+++ INFORMATION SHOWN +++
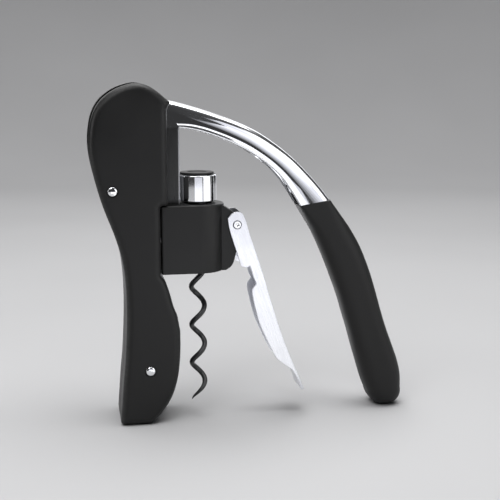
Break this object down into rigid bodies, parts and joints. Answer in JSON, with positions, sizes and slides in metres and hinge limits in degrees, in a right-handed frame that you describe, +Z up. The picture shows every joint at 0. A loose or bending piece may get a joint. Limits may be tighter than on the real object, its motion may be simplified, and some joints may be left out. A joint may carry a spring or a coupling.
{
  "type": "lever corkscrew",
  "caption": "Lever corkscrew with a split-shell body, a geared swing lever with a soft grip, a rack-driven worm, a bottle collar and a front neck clamp.",
  "frame": {"origin": "on the ground, under the middle of the whole corkscrew as it stands on its body and the tip of its lever", "axes": "+X from the body towards the lever's grip, +Y away from the near side cover, +Z up along the worm"},
  "size_m": [0.165, 0.0358, 0.1733],
  "materials": {
    "cover_plastic": "satin black moulded plastic",
    "collar_plastic": "satin black moulded plastic",
    "grip_rubber": "soft black rubber",
    "soft_rubber": "black rubber",
    "chrome": "polished chrome plating",
    "clamp_steel": "bright pressed steel",
    "steel": "plain machined steel",
    "guide": "black coated steel with bright front edges",
    "worm_coating": "smooth dark non-stick coating",
    "bearing_plastic": "natural acetal"
  },
  "bodies": {
    "housing": {"near_side_cover": "cover_plastic", "far_side_cover": "cover_plastic", "spine_channel": "steel", "slide_guide": "guide", "guide_pin_1": "steel", "guide_pin_2": "steel", "neck_saddle": "soft_rubber", "foot_pad": "soft_rubber", "rivet_upper": "chrome", "rivet_lower": "chrome", "lever_axle": "steel", "axle_bush_near": "bearing_plastic", "axle_bush_far": "bearing_plastic", "lever_stop": "soft_rubber", "collar": "collar_plastic", "collar_screw_near": "steel", "collar_screw_far": "steel", "rim_seat": "soft_rubber", "worm_nut": "bearing_plastic", "nut_retaining_ring": "steel", "clamp_pin": "chrome", "clamp_spring": "steel"},
    "lever": {"lever_arm": "chrome", "lever_grip": "grip_rubber", "drive_gear": "steel", "gear_pin_1": "steel", "gear_pin_2": "steel", "gear_pin_3": "steel"},
    "carriage": {"slide_rack": "steel", "carriage_hub": "chrome", "hub_cap": "cover_plastic", "thrust_washer": "bearing_plastic", "hub_screw_upper": "steel", "hub_screw_lower": "steel"},
    "spindle": {"worm": "worm_coating"},
    "clamp": {"neck_clamp": "clamp_steel"}
  },
  "joints": [
    {"name": "lever_swing", "type": "hinge", "parent": "housing", "child": "lever", "pos_m": [-0.06005, 0, 0.1485], "axis": [0, -1, 0], "range_deg": [0, 200]},
    {"name": "carriage_slide", "type": "slide", "parent": "housing", "child": "carriage", "axis": [0, 0, 1], "range_m": [0, 0.06705]},
    {"name": "worm_spin", "type": "hinge", "parent": "carriage", "child": "spindle", "pos_m": [-0.02765, 0, 0.1], "axis": [0, 0, 1], "range_deg": [0, 1183]},
    {"name": "clamp_pivot", "type": "hinge", "parent": "housing", "child": "clamp", "pos_m": [-0.00815, 0, 0.1015], "axis": [0, 1, 0], "range_deg": [0, 20], "stiffness_Nm_per_rad": 0.03, "springref_deg": -34.38}
  ],
  "couplings": [
    {"joint": "carriage_slide", "follows": "lever_swing", "m_per_rad": 0.0192},
    {"joint": "worm_spin", "follows": "lever_swing", "ratio": 5.9136}
  ]
}
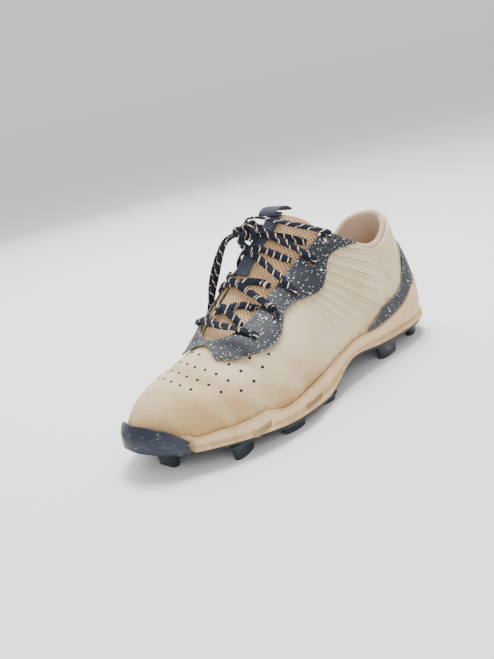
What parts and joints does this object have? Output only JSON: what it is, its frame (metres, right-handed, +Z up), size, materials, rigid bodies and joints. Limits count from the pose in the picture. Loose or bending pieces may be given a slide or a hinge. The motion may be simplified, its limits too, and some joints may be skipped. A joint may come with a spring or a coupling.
{
  "type": "baseball cleat",
  "caption": "Low laced field shoe for the left foot with a moulded studded outsole, wavy foam sidewall, rubber toe bumper, speckled eyestay, padded collar and mesh tongue.",
  "frame": {"origin": "on the floor under the middle of the shoe's box, without the lace's knot and ends", "axes": "+Y along the shoe's length towards the heel, +X towards the outer (lateral) side, +Z up"},
  "size_m": [0.1036, 0.292, 0.1336],
  "materials": {
    "synthetic_leather": "matte",
    "moulded_foam": "matte",
    "dark_rubber": "matte",
    "bumper_rubber": "satin",
    "speckled_overlay": "matte",
    "collar_knit": "matte",
    "tongue_mesh": "matte",
    "liner_cloth": "matte",
    "woven_lace": "matte",
    "grey_webbing": "matte",
    "aglet_plastic": "satin"
  },
  "bodies": {
    "root": {"upper": "synthetic_leather", "midsole": "moulded_foam", "outsole": "dark_rubber", "toe_bumper": "bumper_rubber", "eyestay": "speckled_overlay", "heel_counter": "speckled_overlay", "collar_lining": "collar_knit", "tongue": "tongue_mesh", "insole": "liner_cloth", "tongue_webbing": "grey_webbing", "lace_bar": "woven_lace", "lace_cross_1": "woven_lace", "lace_cross_2": "woven_lace", "lace_cross_3": "woven_lace", "lace_cross_4": "woven_lace", "lace_top": "woven_lace", "lace_knot": "woven_lace", "lace_end_outer": "woven_lace", "lace_end_inner": "woven_lace", "aglet_outer": "aglet_plastic", "aglet_inner": "aglet_plastic"}
  },
  "joints": []
}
+++
EXERCISE OBJECTIVE: Search the data for the word "picture" and copy each line where it appears.

PROBLEM SOLUTION:
Break this object down into rigid bodies, parts and joints. Answer in JSON, with positions, sizes and slides in metres and hinge limits in degrees, in a right-handed frame that you describe, +Z up. The picture shows every joint at 0. A loose or bending piece may get a joint. Limits may be tighter than on the real object, its motion may be simplified, and some joints may be left out. A joint may carry a spring or a coupling.
What parts and joints does this object have? Output only JSON: what it is, its frame (metres, right-handed, +Z up), size, materials, rigid bodies and joints. Limits count from the pose in the picture. Loose or bending pieces may be given a slide or a hinge. The motion may be simplified, its limits too, and some joints may be skipped. A joint may come with a spring or a coupling.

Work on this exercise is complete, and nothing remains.